Perhaps the most intriguing, shocking, and clearly thought-provoking idea in Adam Gopnik's New Yorker article is one he cites from Harvard Law Professor William J. Stuntz's book The Collapse of American Criminal Justice (2011). In trying to arrive at the root cause of our "incarceration epidemic," Stuntz apparently starts with such obvious and immediate examples as tough drug laws, zero tolerance policing, and mandatory sentencing laws. But his search leads him all the way back to the Bill of Rights, "a terrible document with which to start a justice system," and which he contrasts with the French Declaration of the Rights of Man, which Jefferson "may have helped" to shape at the same time Madison was writing the Bill of Rights.
His problem with the Bill of Rights is its emphasis on process rather than principles. This emphasis, Stuntz says, leads to a system where accused criminals get "laboriously articulated protection against procedural errors and no protection at all against outrageous and obvious violations of simple justice."
As an example, "you may be spared the death penalty if you can show a problem with your appointed defender, but it is much harder if there is merely enormous accumulated evidence that you weren't guilty in the first place and the jury got it wrong." We see stories all the time that validate the truth of that assertion.
Our obsession with due process and our "cult of brutal prisons" share an important and essential trait, their impersonality. "The more professional and procedural a system is, the more insulated we become from its real effects on real people. That's why America is famous both for its process-driven judicial system...and for the harshness and inhumanity of its prisons." Stuntz argues that all countries started sending fewer people to the gallows in the 18th century and more to prison. He says it was that same Enlightenment inspiration which led to our "taste for...profoundly depersonalized punishment."

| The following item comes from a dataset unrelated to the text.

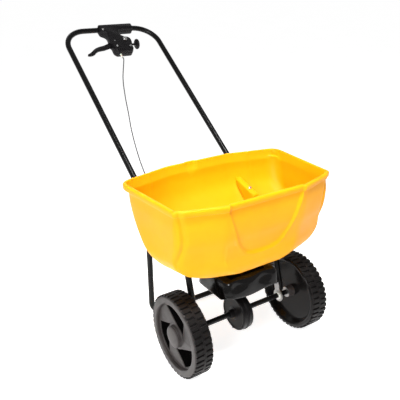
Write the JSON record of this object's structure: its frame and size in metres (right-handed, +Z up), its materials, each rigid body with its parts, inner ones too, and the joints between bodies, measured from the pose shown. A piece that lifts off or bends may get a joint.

"Once the procedure ends, the penalty begins, and, as long as the cruelty is routine, our civil responsibility toward the punished is over. We lock men up and forget about their existence."
"Don't Take It Personally" is the slogan engraved over the gates of the American penal "Inferno."
Gopnik quotes Dickens' published comments after his visit to a "model" prison in Philadelphia in 1842 about the psychological torture, the "tampering with the mysteries of the brain," that is just as pertinent to what is being done today in our supermax prisons, or the supermax wings of other prisons.
Having grown up with the idea that our focus on legal process is its strength, it is shocking to consider that there is a dark side to it.
We're not done yet with the Gopnik article. We haven't even touched on the absurd subject of prisons as for-profit businesses.
2 comments:
After you deal with the absurdity of prisons as for-profit businesses, Spanky, you can take on health care as for-profit business. Tell me the profit motive in health care is a good idea.
Fred, I completely agree with you, at least as to the health insurance business. A single payer program would be so much better. The insurance company profits don´t add anything to the quality of health care. In fact the history over the years is the exact opposite, as insurance companies dropped people when they most needed care. Am I right in my understanding that they will no longer be able to do that under the healthcare bill that was passed?